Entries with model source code
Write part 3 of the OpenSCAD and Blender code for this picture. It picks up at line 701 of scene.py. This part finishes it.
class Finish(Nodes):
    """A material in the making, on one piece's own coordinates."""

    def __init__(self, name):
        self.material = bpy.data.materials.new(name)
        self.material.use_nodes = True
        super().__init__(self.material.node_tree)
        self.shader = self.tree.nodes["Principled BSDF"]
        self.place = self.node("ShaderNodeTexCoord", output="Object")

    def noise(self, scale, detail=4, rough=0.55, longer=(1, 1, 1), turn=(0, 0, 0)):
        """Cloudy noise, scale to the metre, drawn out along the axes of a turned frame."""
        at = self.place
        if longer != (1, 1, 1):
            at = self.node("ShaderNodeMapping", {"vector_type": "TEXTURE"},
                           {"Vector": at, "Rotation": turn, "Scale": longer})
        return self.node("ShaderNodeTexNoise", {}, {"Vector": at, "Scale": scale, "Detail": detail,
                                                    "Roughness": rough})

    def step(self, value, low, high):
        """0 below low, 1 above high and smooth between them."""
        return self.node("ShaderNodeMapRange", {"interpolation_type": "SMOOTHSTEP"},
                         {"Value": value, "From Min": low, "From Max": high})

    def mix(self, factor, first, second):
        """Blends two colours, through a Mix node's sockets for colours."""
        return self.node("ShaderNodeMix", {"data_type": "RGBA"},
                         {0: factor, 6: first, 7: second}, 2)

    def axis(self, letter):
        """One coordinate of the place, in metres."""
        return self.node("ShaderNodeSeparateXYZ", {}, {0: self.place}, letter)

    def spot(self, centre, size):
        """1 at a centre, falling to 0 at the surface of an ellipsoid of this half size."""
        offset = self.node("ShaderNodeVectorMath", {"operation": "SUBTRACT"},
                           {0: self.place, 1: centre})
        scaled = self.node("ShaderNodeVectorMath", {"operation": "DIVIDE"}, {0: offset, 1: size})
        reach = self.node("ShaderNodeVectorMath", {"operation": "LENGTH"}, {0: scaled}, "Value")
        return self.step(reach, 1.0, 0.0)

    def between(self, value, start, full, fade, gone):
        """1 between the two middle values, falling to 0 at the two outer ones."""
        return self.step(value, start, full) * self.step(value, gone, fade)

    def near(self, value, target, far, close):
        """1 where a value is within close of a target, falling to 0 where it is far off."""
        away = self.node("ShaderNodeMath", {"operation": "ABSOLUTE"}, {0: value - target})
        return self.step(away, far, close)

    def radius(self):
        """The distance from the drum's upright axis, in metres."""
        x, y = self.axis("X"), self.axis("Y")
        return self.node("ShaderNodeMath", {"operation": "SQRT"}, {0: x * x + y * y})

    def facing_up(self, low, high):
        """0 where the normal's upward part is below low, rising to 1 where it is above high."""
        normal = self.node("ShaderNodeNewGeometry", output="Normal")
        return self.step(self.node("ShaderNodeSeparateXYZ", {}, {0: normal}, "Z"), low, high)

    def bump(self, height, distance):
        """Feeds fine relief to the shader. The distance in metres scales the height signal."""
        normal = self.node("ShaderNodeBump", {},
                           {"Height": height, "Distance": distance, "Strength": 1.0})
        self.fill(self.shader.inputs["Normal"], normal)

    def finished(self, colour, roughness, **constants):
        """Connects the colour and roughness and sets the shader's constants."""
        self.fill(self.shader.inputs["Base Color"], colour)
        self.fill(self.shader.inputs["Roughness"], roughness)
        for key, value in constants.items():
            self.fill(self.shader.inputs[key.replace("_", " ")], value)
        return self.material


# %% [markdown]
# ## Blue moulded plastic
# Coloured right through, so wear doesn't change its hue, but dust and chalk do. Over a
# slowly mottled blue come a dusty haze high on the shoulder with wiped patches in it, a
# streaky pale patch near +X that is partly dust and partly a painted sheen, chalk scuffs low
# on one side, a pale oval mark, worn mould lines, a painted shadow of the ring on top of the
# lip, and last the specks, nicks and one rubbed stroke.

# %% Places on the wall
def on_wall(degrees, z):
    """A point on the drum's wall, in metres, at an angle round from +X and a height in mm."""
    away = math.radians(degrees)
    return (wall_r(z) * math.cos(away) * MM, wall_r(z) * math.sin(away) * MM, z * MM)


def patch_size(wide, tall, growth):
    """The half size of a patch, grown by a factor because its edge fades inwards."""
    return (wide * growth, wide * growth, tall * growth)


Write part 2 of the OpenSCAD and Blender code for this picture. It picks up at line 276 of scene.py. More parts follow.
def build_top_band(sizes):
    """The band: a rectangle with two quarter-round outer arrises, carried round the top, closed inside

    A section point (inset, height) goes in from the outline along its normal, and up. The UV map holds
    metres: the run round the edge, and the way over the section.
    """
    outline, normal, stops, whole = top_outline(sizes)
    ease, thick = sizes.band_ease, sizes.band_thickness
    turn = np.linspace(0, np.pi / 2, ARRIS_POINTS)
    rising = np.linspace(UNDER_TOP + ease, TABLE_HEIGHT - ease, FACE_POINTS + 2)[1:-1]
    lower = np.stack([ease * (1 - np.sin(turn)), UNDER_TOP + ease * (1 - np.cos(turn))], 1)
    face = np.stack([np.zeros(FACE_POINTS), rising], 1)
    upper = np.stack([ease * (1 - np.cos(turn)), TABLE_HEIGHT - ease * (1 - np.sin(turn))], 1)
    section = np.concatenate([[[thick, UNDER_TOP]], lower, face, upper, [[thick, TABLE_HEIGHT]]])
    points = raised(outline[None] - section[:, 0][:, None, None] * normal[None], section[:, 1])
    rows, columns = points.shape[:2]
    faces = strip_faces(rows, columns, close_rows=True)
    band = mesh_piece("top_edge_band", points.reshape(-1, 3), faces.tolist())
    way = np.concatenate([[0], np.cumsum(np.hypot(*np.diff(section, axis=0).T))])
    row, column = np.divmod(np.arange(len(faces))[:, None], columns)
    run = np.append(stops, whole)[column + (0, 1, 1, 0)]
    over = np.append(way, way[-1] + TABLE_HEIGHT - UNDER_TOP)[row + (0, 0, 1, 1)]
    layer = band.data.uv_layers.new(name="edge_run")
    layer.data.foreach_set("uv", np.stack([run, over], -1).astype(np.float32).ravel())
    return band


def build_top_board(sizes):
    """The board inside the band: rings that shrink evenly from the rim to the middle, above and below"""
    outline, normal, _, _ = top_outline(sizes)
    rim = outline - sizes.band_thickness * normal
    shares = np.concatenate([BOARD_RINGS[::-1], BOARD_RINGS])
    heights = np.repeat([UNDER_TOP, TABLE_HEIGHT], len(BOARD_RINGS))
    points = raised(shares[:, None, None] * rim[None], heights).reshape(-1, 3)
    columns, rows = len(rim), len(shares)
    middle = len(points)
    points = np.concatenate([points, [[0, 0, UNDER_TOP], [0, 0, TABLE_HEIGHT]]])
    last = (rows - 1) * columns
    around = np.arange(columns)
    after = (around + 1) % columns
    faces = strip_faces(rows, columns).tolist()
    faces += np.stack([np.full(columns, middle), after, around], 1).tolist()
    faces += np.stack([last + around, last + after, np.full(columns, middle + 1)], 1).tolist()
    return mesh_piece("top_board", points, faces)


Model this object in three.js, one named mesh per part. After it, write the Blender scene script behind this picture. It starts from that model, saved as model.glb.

◆ What the task requires
Output the entries verbatim.

◆ Final result
Write part 3 of the OpenSCAD and Blender code for this picture. It picks up at line 701 of scene.py. This part finishes it.
class Finish(Nodes):
    """A material in the making, on one piece's own coordinates."""

    def __init__(self, name):
        self.material = bpy.data.materials.new(name)
        self.material.use_nodes = True
        super().__init__(self.material.node_tree)
        self.shader = self.tree.nodes["Principled BSDF"]
        self.place = self.node("ShaderNodeTexCoord", output="Object")

    def noise(self, scale, detail=4, rough=0.55, longer=(1, 1, 1), turn=(0, 0, 0)):
        """Cloudy noise, scale to the metre, drawn out along the axes of a turned frame."""
        at = self.place
        if longer != (1, 1, 1):
            at = self.node("ShaderNodeMapping", {"vector_type": "TEXTURE"},
                           {"Vector": at, "Rotation": turn, "Scale": longer})
        return self.node("ShaderNodeTexNoise", {}, {"Vector": at, "Scale": scale, "Detail": detail,
                                                    "Roughness": rough})

    def step(self, value, low, high):
        """0 below low, 1 above high and smooth between them."""
        return self.node("ShaderNodeMapRange", {"interpolation_type": "SMOOTHSTEP"},
                         {"Value": value, "From Min": low, "From Max": high})

    def mix(self, factor, first, second):
        """Blends two colours, through a Mix node's sockets for colours."""
        return self.node("ShaderNodeMix", {"data_type": "RGBA"},
                         {0: factor, 6: first, 7: second}, 2)

    def axis(self, letter):
        """One coordinate of the place, in metres."""
        return self.node("ShaderNodeSeparateXYZ", {}, {0: self.place}, letter)

    def spot(self, centre, size):
        """1 at a centre, falling to 0 at the surface of an ellipsoid of this half size."""
        offset = self.node("ShaderNodeVectorMath", {"operation": "SUBTRACT"},
                           {0: self.place, 1: centre})
        scaled = self.node("ShaderNodeVectorMath", {"operation": "DIVIDE"}, {0: offset, 1: size})
        reach = self.node("ShaderNodeVectorMath", {"operation": "LENGTH"}, {0: scaled}, "Value")
        return self.step(reach, 1.0, 0.0)

    def between(self, value, start, full, fade, gone):
        """1 between the two middle values, falling to 0 at the two outer ones."""
        return self.step(value, start, full) * self.step(value, gone, fade)

    def near(self, value, target, far, close):
        """1 where a value is within close of a target, falling to 0 where it is far off."""
        away = self.node("ShaderNodeMath", {"operation": "ABSOLUTE"}, {0: value - target})
        return self.step(away, far, close)

    def radius(self):
        """The distance from the drum's upright axis, in metres."""
        x, y = self.axis("X"), self.axis("Y")
        return self.node("ShaderNodeMath", {"operation": "SQRT"}, {0: x * x + y * y})

    def facing_up(self, low, high):
        """0 where the normal's upward part is below low, rising to 1 where it is above high."""
        normal = self.node("ShaderNodeNewGeometry", output="Normal")
        return self.step(self.node("ShaderNodeSeparateXYZ", {}, {0: normal}, "Z"), low, high)

    def bump(self, height, distance):
        """Feeds fine relief to the shader. The distance in metres scales the height signal."""
        normal = self.node("ShaderNodeBump", {},
                           {"Height": height, "Distance": distance, "Strength": 1.0})
        self.fill(self.shader.inputs["Normal"], normal)

    def finished(self, colour, roughness, **constants):
        """Connects the colour and roughness and sets the shader's constants."""
        self.fill(self.shader.inputs["Base Color"], colour)
        self.fill(self.shader.inputs["Roughness"], roughness)
        for key, value in constants.items():
            self.fill(self.shader.inputs[key.replace("_", " ")], value)
        return self.material


# %% [markdown]
# ## Blue moulded plastic
# Coloured right through, so wear doesn't change its hue, but dust and chalk do. Over a
# slowly mottled blue come a dusty haze high on the shoulder with wiped patches in it, a
# streaky pale patch near +X that is partly dust and partly a painted sheen, chalk scuffs low
# on one side, a pale oval mark, worn mould lines, a painted shadow of the ring on top of the
# lip, and last the specks, nicks and one rubbed stroke.

# %% Places on the wall
def on_wall(degrees, z):
    """A point on the drum's wall, in metres, at an angle round from +X and a height in mm."""
    away = math.radians(degrees)
    return (wall_r(z) * math.cos(away) * MM, wall_r(z) * math.sin(away) * MM, z * MM)


def patch_size(wide, tall, growth):
    """The half size of a patch, grown by a factor because its edge fades inwards."""
    return (wide * growth, wide * growth, tall * growth)


Write part 2 of the OpenSCAD and Blender code for this picture. It picks up at line 276 of scene.py. More parts follow.
def build_top_band(sizes):
    """The band: a rectangle with two quarter-round outer arrises, carried round the top, closed inside

    A section point (inset, height) goes in from the outline along its normal, and up. The UV map holds
    metres: the run round the edge, and the way over the section.
    """
    outline, normal, stops, whole = top_outline(sizes)
    ease, thick = sizes.band_ease, sizes.band_thickness
    turn = np.linspace(0, np.pi / 2, ARRIS_POINTS)
    rising = np.linspace(UNDER_TOP + ease, TABLE_HEIGHT - ease, FACE_POINTS + 2)[1:-1]
    lower = np.stack([ease * (1 - np.sin(turn)), UNDER_TOP + ease * (1 - np.cos(turn))], 1)
    face = np.stack([np.zeros(FACE_POINTS), rising], 1)
    upper = np.stack([ease * (1 - np.cos(turn)), TABLE_HEIGHT - ease * (1 - np.sin(turn))], 1)
    section = np.concatenate([[[thick, UNDER_TOP]], lower, face, upper, [[thick, TABLE_HEIGHT]]])
    points = raised(outline[None] - section[:, 0][:, None, None] * normal[None], section[:, 1])
    rows, columns = points.shape[:2]
    faces = strip_faces(rows, columns, close_rows=True)
    band = mesh_piece("top_edge_band", points.reshape(-1, 3), faces.tolist())
    way = np.concatenate([[0], np.cumsum(np.hypot(*np.diff(section, axis=0).T))])
    row, column = np.divmod(np.arange(len(faces))[:, None], columns)
    run = np.append(stops, whole)[column + (0, 1, 1, 0)]
    over = np.append(way, way[-1] + TABLE_HEIGHT - UNDER_TOP)[row + (0, 0, 1, 1)]
    layer = band.data.uv_layers.new(name="edge_run")
    layer.data.foreach_set("uv", np.stack([run, over], -1).astype(np.float32).ravel())
    return band


def build_top_board(sizes):
    """The board inside the band: rings that shrink evenly from the rim to the middle, above and below"""
    outline, normal, _, _ = top_outline(sizes)
    rim = outline - sizes.band_thickness * normal
    shares = np.concatenate([BOARD_RINGS[::-1], BOARD_RINGS])
    heights = np.repeat([UNDER_TOP, TABLE_HEIGHT], len(BOARD_RINGS))
    points = raised(shares[:, None, None] * rim[None], heights).reshape(-1, 3)
    columns, rows = len(rim), len(shares)
    middle = len(points)
    points = np.concatenate([points, [[0, 0, UNDER_TOP], [0, 0, TABLE_HEIGHT]]])
    last = (rows - 1) * columns
    around = np.arange(columns)
    after = (around + 1) % columns
    faces = strip_faces(rows, columns).tolist()
    faces += np.stack([np.full(columns, middle), after, around], 1).tolist()
    faces += np.stack([last + around, last + after, np.full(columns, middle + 1)], 1).tolist()
    return mesh_piece("top_board", points, faces)


Model this object in three.js, one named mesh per part. After it, write the Blender scene script behind this picture. It starts from that model, saved as model.glb.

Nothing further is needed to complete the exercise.